Now it is German politicians who threaten to derail the relationship that held the eurozone together. Even before the September 24 election, the surge in support for the extreme-right-wing Alternative for Germany party had skewed the country’s politics, with members of other parties echoing some of its demands, including opposition to the eurozone and to support for Greece.
In trying to forge a governing coalition, Merkel will have to reconcile contradictory policies among potential partners and placate critics within her own party. The Free Democrats, who are likely partners, advocate a hard line on Greece. Recently, the party leader, Christian Lindner, accused the soon-to-be-former finance minister, Wolfgang Sch’e4uble, who had repeatedly proposed that Greece leave the eurozone (at least temporarily), of being too soft. Lindner is in a position to demand commitments that there be no debt relief for Greece and that Germany maintain a strict fiscal policy with regard to Europe.
This is a difficult time for liberal democracy. The threat to the European Union and its principles demands a stronger union, as the new French president, Emmanuel Macron, has stressed. The European Commission president, Jean-Claude Juncker, refers to the need for social values that go beyond the concerns of the single market and the eurozone.

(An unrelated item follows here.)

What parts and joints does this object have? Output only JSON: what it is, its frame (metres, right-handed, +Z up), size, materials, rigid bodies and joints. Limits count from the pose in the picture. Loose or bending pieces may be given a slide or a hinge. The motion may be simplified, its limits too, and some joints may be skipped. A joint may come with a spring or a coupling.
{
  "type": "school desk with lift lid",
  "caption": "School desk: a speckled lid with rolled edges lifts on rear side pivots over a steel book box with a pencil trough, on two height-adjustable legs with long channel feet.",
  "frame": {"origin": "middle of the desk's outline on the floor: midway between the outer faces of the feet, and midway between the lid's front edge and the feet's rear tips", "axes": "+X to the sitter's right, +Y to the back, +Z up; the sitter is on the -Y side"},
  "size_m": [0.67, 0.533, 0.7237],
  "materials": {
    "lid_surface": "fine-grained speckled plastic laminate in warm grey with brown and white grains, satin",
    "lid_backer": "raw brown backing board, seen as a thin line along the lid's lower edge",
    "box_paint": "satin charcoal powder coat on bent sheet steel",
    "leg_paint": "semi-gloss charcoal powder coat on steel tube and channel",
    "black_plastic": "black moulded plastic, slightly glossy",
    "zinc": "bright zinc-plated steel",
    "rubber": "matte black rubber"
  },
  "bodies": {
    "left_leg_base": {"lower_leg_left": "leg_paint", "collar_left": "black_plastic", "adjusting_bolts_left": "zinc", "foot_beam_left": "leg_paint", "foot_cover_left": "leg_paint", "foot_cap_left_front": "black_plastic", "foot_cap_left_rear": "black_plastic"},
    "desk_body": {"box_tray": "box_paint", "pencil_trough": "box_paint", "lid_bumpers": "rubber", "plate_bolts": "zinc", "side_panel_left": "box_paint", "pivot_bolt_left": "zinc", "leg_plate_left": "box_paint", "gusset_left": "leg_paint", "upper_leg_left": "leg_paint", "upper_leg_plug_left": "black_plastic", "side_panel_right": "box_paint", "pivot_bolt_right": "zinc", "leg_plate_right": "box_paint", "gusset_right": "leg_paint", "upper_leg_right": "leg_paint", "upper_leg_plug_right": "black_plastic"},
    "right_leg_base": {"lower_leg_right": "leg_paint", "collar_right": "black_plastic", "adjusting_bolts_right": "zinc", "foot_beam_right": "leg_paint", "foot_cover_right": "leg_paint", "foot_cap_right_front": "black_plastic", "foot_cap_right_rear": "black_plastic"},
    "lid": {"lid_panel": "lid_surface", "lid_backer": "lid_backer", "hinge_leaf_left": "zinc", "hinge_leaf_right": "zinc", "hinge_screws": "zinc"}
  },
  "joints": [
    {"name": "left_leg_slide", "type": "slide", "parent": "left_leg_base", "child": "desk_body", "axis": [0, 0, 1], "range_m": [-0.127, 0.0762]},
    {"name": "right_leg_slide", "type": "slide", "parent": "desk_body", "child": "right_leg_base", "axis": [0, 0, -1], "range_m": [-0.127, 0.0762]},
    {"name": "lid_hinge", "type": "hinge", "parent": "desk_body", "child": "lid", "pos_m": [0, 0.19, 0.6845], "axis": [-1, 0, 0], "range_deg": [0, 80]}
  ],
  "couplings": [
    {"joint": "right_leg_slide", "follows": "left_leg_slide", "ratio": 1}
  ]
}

Over the past few years, Merkel has agreed to move toward closer union. This was not so clear at the start of the crisis. In 2010, there was no centralised fund to rescue Greece. The system that was adopted, mainly at Germany’s insistence, involved eurozone countries making bilateral loans to Greece; its terms were punitive, and it also made taxpayers in donor countries keenly aware that their money was going toward bailing out the Greeks rather than protecting the common currency.

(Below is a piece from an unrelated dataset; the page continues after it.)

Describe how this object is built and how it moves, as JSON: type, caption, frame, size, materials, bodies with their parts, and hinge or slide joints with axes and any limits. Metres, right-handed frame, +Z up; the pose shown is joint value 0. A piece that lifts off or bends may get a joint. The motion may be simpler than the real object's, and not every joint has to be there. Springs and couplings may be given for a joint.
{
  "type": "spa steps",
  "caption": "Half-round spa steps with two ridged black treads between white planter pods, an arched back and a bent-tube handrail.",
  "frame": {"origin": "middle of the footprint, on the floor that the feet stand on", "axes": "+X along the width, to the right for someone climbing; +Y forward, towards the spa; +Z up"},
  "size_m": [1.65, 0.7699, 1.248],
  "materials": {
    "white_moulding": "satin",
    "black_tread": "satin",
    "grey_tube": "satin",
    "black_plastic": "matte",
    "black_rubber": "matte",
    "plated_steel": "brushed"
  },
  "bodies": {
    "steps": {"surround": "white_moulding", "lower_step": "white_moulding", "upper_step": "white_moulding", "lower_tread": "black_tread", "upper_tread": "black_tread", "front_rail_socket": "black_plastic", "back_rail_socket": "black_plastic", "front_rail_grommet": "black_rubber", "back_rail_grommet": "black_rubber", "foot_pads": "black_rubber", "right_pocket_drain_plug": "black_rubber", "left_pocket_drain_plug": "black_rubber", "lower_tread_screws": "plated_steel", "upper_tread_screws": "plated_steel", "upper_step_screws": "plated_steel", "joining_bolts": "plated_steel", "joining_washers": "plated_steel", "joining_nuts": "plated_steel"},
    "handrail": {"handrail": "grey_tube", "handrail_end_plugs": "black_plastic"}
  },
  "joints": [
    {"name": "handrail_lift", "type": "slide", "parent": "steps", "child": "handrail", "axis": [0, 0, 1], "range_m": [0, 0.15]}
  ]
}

This caused lasting suspicion of Greece in many countries. It kept the focus on national interests rather than encouraging confidence in the European whole. The immigration crisis magnified this, with several countries breaking ranks with the European Union’s policy, erecting walls and refusing to accept their quota of refugees, choosing their own perceived interests over the bloc’s principles.
The eurozone now has the institutions and procedures to cope with economic emergencies. It dealt with crises in Ireland, Portugal and Cyprus without provoking turmoil similar to that in Greece or inciting anger in donor countries. The European Central Bank despite German protestations plays a more active role defending the euro and member states than it did in 2010. As long as Greece remains in bailout limbo, however, it is shut out of the ECB’s bond-buying programme, which would give Greek banks greater liquidity and improve confidence in the economy.
It is no surprise that populists have made gains in Germany. But they still account for a small percentage of voters and should not be allowed a disproportionate say in national policy. There is too much at stake. In Greece, we saw what happens when politicians with slogans rather than serious proposals dominate the scene. In Greece, though, it is the Greeks who pay for their mistakes. The world cannot afford for Germans to make the same mistake.
If Germany is kept from working toward European unity, this will mark a lack of leadership of historic consequences. If the European Union’s weakest link cannot hold, the union may fall apart. If nations allow irresponsible minorities to dictate policy and sow division, what will keep them, too, from falling apart?

(Nikos Konstandaras is a columnist at the newspaper Kathimerini.)